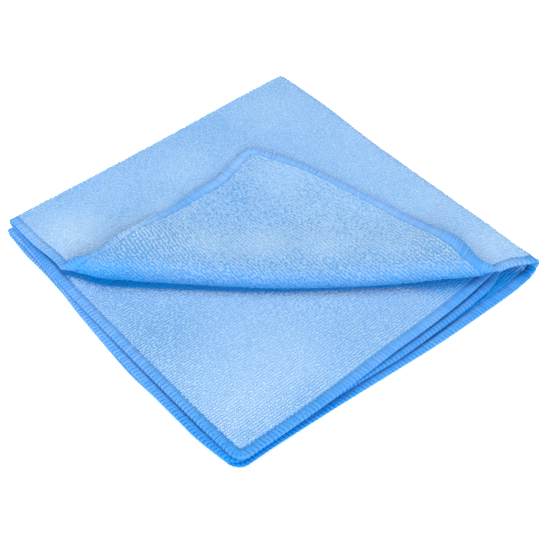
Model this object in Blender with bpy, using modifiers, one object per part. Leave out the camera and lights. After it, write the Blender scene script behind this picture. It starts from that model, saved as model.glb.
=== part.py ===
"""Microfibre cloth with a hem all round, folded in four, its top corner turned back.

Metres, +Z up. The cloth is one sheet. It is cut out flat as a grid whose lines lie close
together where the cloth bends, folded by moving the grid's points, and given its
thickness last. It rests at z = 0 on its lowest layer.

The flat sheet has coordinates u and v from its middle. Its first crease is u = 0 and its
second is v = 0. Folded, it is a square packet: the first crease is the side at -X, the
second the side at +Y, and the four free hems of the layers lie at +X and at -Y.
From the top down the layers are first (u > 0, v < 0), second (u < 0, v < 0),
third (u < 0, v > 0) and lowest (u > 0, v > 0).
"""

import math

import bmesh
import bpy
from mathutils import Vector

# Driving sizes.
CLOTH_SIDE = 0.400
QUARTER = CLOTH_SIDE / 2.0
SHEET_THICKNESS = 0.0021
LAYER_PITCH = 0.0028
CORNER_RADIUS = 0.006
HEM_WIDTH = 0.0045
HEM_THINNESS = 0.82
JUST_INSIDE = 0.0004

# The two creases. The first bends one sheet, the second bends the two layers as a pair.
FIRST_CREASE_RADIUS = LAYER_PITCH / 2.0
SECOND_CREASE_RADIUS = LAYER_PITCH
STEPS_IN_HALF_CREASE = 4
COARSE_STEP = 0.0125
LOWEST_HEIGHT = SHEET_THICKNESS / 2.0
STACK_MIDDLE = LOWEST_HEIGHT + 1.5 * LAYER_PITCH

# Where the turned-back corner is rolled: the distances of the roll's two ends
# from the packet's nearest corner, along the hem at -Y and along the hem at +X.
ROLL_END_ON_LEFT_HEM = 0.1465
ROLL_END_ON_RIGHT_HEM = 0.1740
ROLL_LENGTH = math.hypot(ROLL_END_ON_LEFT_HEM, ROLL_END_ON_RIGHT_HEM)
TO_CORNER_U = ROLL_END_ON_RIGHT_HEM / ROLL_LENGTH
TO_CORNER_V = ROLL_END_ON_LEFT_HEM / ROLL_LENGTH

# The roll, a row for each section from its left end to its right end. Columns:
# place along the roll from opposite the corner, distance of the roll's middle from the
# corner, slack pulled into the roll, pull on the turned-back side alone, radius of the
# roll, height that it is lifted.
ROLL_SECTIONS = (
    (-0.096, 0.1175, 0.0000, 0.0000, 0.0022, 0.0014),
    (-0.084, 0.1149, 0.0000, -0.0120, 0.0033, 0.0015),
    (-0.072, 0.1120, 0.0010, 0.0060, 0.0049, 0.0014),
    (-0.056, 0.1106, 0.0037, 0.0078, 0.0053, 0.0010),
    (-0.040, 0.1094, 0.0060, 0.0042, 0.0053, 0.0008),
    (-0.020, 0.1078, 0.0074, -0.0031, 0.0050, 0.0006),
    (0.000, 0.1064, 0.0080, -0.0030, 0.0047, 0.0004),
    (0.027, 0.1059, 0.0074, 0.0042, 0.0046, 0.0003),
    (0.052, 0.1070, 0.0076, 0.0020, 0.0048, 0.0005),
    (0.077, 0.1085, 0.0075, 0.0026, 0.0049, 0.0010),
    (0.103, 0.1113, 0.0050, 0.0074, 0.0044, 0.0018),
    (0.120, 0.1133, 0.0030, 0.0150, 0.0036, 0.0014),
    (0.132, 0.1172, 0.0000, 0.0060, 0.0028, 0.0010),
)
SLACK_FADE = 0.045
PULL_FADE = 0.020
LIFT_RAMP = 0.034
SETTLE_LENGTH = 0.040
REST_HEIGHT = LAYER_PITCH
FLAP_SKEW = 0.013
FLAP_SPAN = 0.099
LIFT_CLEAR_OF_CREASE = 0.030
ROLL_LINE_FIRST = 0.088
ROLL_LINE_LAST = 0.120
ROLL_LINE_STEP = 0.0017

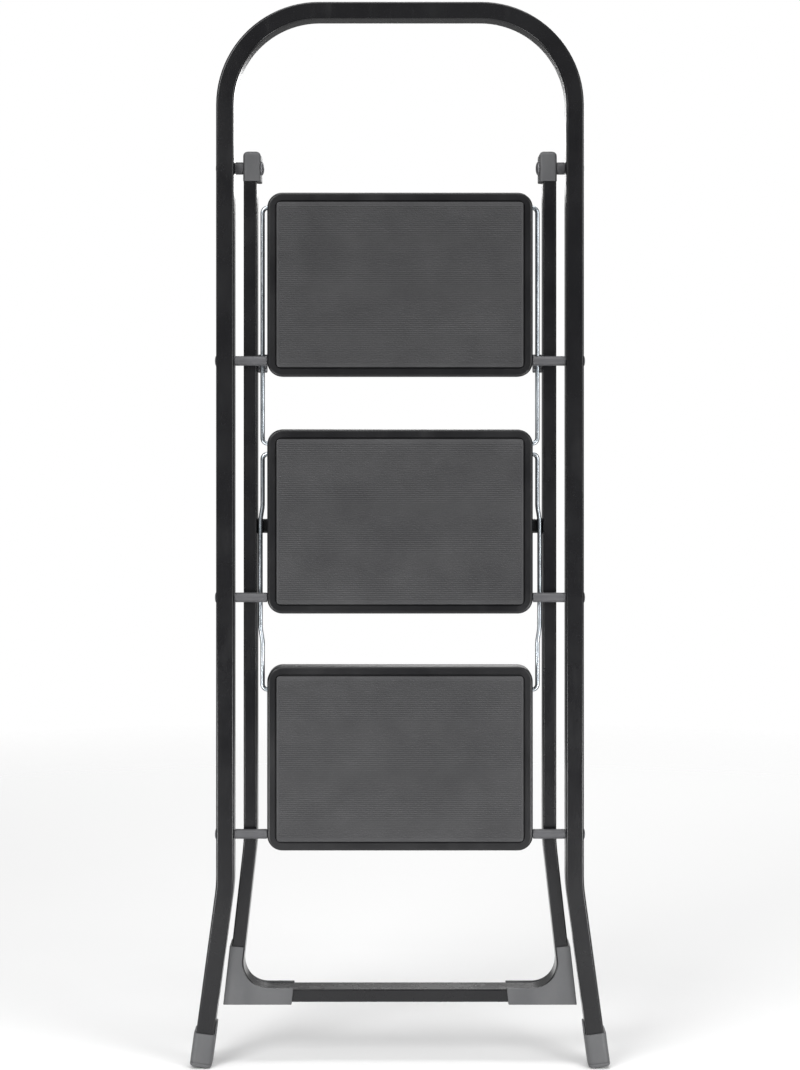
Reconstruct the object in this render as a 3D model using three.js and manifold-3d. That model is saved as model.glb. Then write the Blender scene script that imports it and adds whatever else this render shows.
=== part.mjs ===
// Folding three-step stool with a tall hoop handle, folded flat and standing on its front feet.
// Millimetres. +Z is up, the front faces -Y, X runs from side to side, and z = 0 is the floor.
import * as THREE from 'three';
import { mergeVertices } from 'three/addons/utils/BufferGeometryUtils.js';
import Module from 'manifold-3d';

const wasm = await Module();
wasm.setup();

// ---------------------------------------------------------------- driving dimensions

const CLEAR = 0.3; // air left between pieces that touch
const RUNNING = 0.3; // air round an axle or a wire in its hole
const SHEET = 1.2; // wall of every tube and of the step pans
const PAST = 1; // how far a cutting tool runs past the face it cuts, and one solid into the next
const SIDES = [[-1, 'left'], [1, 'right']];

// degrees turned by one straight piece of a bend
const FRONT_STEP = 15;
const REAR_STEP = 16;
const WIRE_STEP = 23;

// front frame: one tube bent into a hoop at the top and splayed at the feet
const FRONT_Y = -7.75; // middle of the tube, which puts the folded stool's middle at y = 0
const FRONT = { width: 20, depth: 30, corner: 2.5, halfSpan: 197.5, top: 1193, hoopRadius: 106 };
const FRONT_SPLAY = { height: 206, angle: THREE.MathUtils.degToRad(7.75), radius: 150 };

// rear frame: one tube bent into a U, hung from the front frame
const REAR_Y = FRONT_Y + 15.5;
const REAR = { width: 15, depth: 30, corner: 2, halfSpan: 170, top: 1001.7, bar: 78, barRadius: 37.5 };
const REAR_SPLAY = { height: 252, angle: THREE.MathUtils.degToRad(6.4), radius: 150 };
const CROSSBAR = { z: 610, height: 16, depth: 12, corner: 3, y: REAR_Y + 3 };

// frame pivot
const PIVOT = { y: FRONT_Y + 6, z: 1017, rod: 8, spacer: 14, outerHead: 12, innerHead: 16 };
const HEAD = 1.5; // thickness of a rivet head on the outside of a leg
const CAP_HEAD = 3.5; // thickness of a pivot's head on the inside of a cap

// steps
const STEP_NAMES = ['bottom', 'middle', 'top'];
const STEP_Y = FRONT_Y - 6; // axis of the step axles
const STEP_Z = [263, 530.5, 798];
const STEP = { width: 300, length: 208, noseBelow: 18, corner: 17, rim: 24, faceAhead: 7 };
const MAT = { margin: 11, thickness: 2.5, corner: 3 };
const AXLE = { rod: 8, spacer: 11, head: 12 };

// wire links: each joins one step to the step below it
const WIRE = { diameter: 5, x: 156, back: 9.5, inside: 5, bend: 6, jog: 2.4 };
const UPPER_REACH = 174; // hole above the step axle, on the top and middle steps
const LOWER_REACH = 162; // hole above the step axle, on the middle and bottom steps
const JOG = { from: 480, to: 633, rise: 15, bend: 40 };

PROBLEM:
Repeat verbatim the opening run of entries, ending with the line that contains "corner turned back.".

TASK SOLUTION:
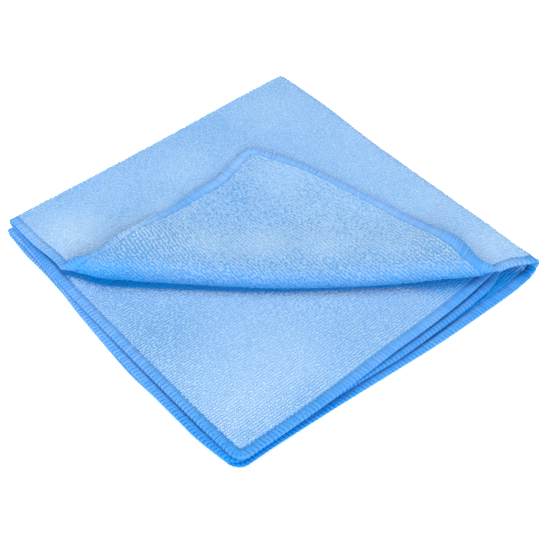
Model this object in Blender with bpy, using modifiers, one object per part. Leave out the camera and lights. After it, write the Blender scene script behind this picture. It starts from that model, saved as model.glb.
=== part.py ===
"""Microfibre cloth with a hem all round, folded in four, its top corner turned back.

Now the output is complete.